Mr MXF helped me choose a suitable TV which arrived a couple of weeks ago. It is enormous, but weighs less than the set that it replaces. The most interesting thing I have realised is that the fundamental function of a television in the 'olden days' (to watch television programmes as they are broadcast) is the only function that I can no longer use it for, because it isn't connected to an aerial, satellite dish or cable. My new 65-inch television screen is, in reality, a huge but stupid computer screen without a keyboard. It connects to my wifi and will play music from Spotify as well as television programmes and other stuff streamed from the Internet, most of the time. There are still a few things I haven't managed to stream, such as BBC radio.
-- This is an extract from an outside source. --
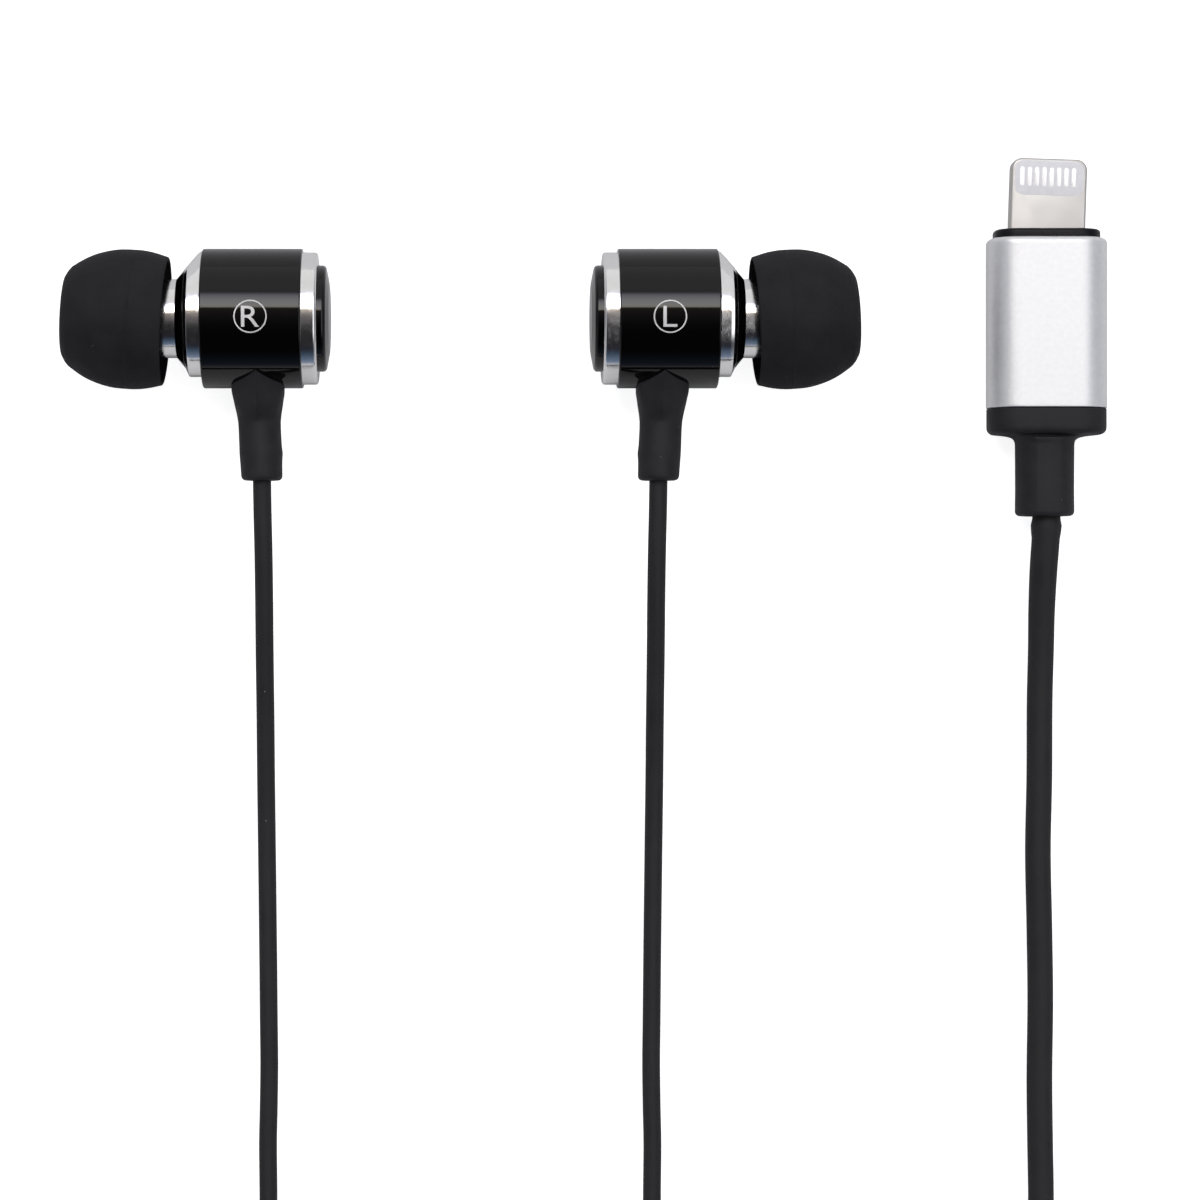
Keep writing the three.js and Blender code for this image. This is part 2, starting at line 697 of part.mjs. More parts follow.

Many people don't even use a DVD player any more because they watch films streamed or downloaded from the Internet, but I am still using the DVD subscription service because they have the films I want and Netflix and Amazon don't. But this new television will play Blu-Ray and Ultra High Definition movies, which Mr MXF wholeheartedly endorses. My DVD player can cope with Blu-Ray, but I'd need a new one for UHD. Due to 'heritage' issues I haven't yet watched a Blu-Ray film, but one should arrive pretty soon.
4. Sound bar
This is a bit of kit that hooks up to the TV and/or wifi to produce directional sound, i.e. makes your ears think there is sound coming from all around. It comes with a nice sub-woofer for super bass noise too. I got it for films really, and it will sit in front of the TV most of the time, but I've also tried it out separately in the living room for streamed music (e.g. Spotify) and it works OK as long as the music is actually being picked up by the TV and sent to the sound bar via an HDMI cable or wifi. It's just a bit of a nuisance having to carry the bar and speaker from room to room.
5. Wifi extender
While Mr and Mrs MXF were here it became clearer that the kitchen is a bit far from the router and the wifi signal was quite weak. The gadget to fix this plugs into an ordinary power socket and boosts the signal, and should be as straightforward as that, but it seemed to disrupt the connection to the Chromecast Audio gadget until the new broadband came into play, and maybe it doesn't now. More investigation is needed. But the kitchen wifi signal is now excellent.
6. What's next?
So now I have a super huge high definition screen, great sound from DVDs or streamed from the Internet on the TV in the Screening Room, or in the living room if I physically move the sound bar and sub-woofer (which aren't intended to be portable), and the old hi-fi in the living room to listen to CDs (and analogue radio and vinyl but not digital radio or cassettes). I'm still able to use the iPod for music, podcasts and audiobooks but only on the kitchen speaker. It would be nice to be able to listen to all those things through the sound bar, but it looks as though I need one more item to connect my laptop to the TV (an HDMI to DVI cable). Then I could think about either trying to link the old hifi to the Chromecast Audio gadget so I can play digital sounds through my old amp, or I could get new wifi speakers.
But first, I really ought to finish the kitchen. Just the tiling left to do.